The phrase emerged in the early 1980s, although it is not clear in which setting, nor by whom the words were first used.

It has been attributed to many people over the course of the past 30 years or so, including - incorrectly - Sinn Féin's former director of publicity Danny Morrison.

In the 1997 book Nationalists and the Irish Language in Northern Ireland: Competing Perspectives, author Camille O'Reilly attributes it to a "prominent member of Sinn Féin who is also an Irish language activist" but does not elaborate.

In discussions with Sinn Féin one gets the sense that republicans are keen to move away from the phraseology that dates back to the days of the so-called 'armed struggle' .

More certain of its origins, however, is former culture minister Nelson McCausland, who recently addressed the saying in his blog.

The North Belfast MLA and former Stormont minister says the context for the phrase was the Sinn Féin strategy of "broadening the battlefield".

Mr McCausland says the phrase was first used at a seminar in west Belfast's Conway Mill by then Sinn Féin cultural officer Padraig O Maoicraoibhe - also known as Pat Rice - who later represented the party on Belfast City Council.

In the 2011 book Religion, Religion, Civil Society, and Peace in Northern Ireland, Queen's academic John D Brewer notes: "DUP MP Sammy Wilson famously said that every word spoken in Irish was like a bullet from a republican gun".

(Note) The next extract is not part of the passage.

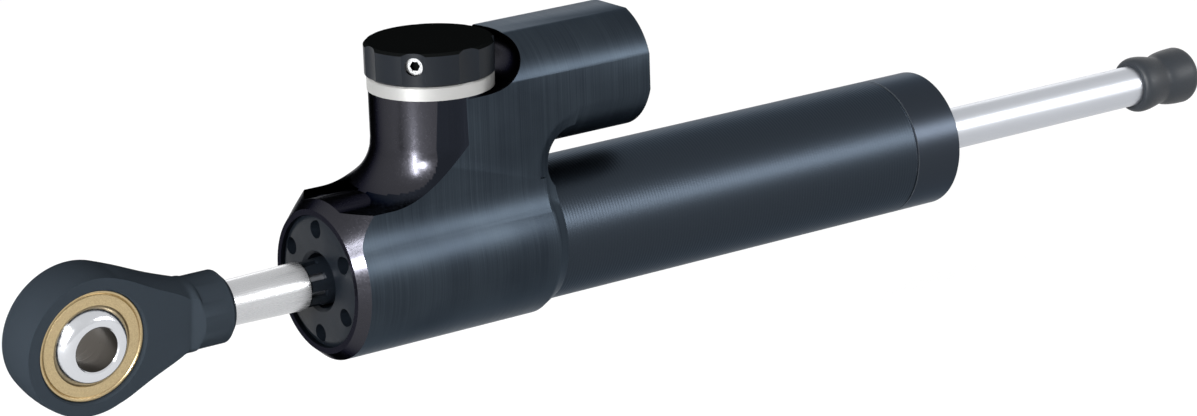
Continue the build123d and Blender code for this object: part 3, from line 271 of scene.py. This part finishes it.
# Milled, then anodised: a soft satin sheen, broken into faint upright lines.
MILLED = milled_anodised()
print("finish:", MILLED.name)

# %% [markdown]
# Turned parts of the housing
#
# The turret, its cove and the nose were turned on a lathe, so they are glossier than
# the milled sides. The rings that the tool leaves round the turret spread a highlight
# at right angles to them, into one upright streak. Real rings could be modelled, but
# they are far finer than a pixel. The shader's anisotropy gives the streak instead,
# with its direction taken round the Z axis.

# %% Turned parts of the housing
GRAZED_GLOSS = linear("#66676c")    # at a grazing angle the polished dye stays dark
STREAK_LINE = 0.6                   # width of the fine upright lines in the turret's streak
STREAK_REACH = 25                   # how far one such line runs
NOSE_GRAIN = 0.5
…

Professor Brewer insists that he is not suggesting that Mr Wilson coined the phrase but is merely highlighting how it became common currency. "My point is about cultural dissemination and popularisation," he told The Irish News. "The phrase became popular as one of the iconic terms of the conflict - like 'even the dogs on the street know' or 'whatever you say, say nothing' - and thus its usage transcended its origins (whatever they are), and unionists politicians helped popularise it."